AH-64E Apache Guardian
The AH-64E Guardian, formerly known as AH-64D Block III, is the latest variant of the AH-64 Apache four-blade, twin-turboshaft attack helicopter developed by the American company, Boeing. Apache is considered as one of the world’s most advanced multi-role combat helicopter.
Compared to the earlier versions, the AH-64E features improved digital connectivity, the Joint Tactical Information Distribution System (JTDS), more powerful T700-GE-701D turboshaft engines with upgraded face gear transmission to accommodate more power, the capability to control unmanned aerial vehicles (UAVs), full Instrument flight rules (IFR) capability, and improved landing gear.

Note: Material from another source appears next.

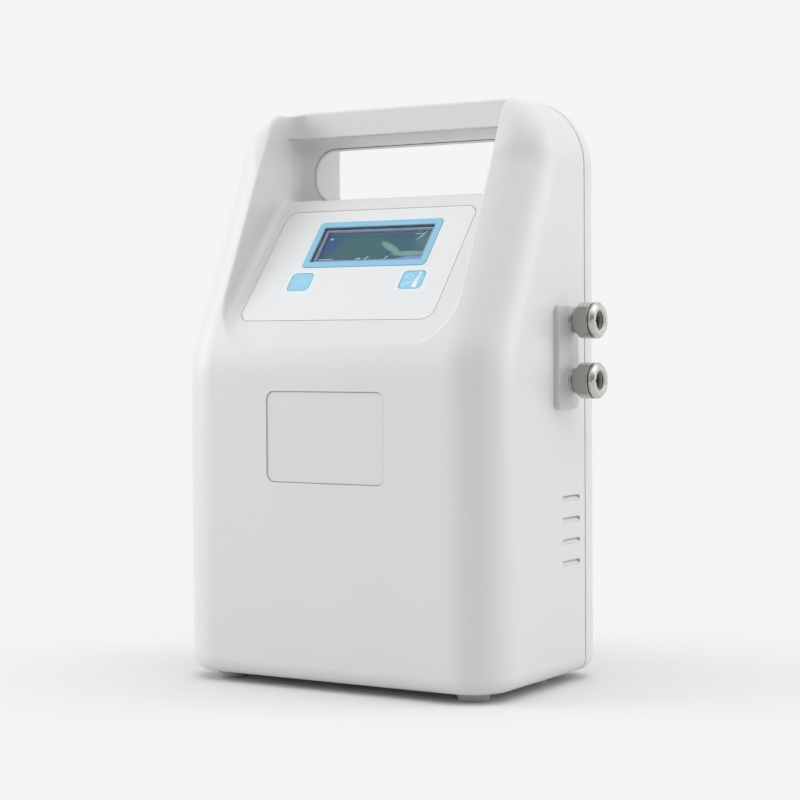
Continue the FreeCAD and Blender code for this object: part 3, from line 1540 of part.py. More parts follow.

The Apache Guardian is armed with an M230 30mm automatic chain gun carried between the forward-positioned main landing gears. It has four hardpoints mounted on stub-wing pylons, capable of carrying a mixture of Hellfire II air-to-ground missiles (AGM), Advanced Precision Kill Weapon Systems (APKWS) II guided rocket pods, 2.75 in. Hydra rocket pods and FIM-92 Stinger air-to-air missiles (AAM).
The helicopter features a nose-mounted sensor suite for target acquisition and night vision systems and can also be equipped with the AN/APG-78 Longbow millimeter-wave fire-control radar (FCR), housed in a dome located above the main rotor.
Boeing has delivered more than 2,200 Apaches, across the variants, to customers around the world since the aircraft entered production with the primary customer being the U.S. Army. The U.S. Army Apache fleet has accumulated (as of July 2016) more than 4.2 million flight hours since the first AH-64A was delivered to the U.S. Army in January 1984.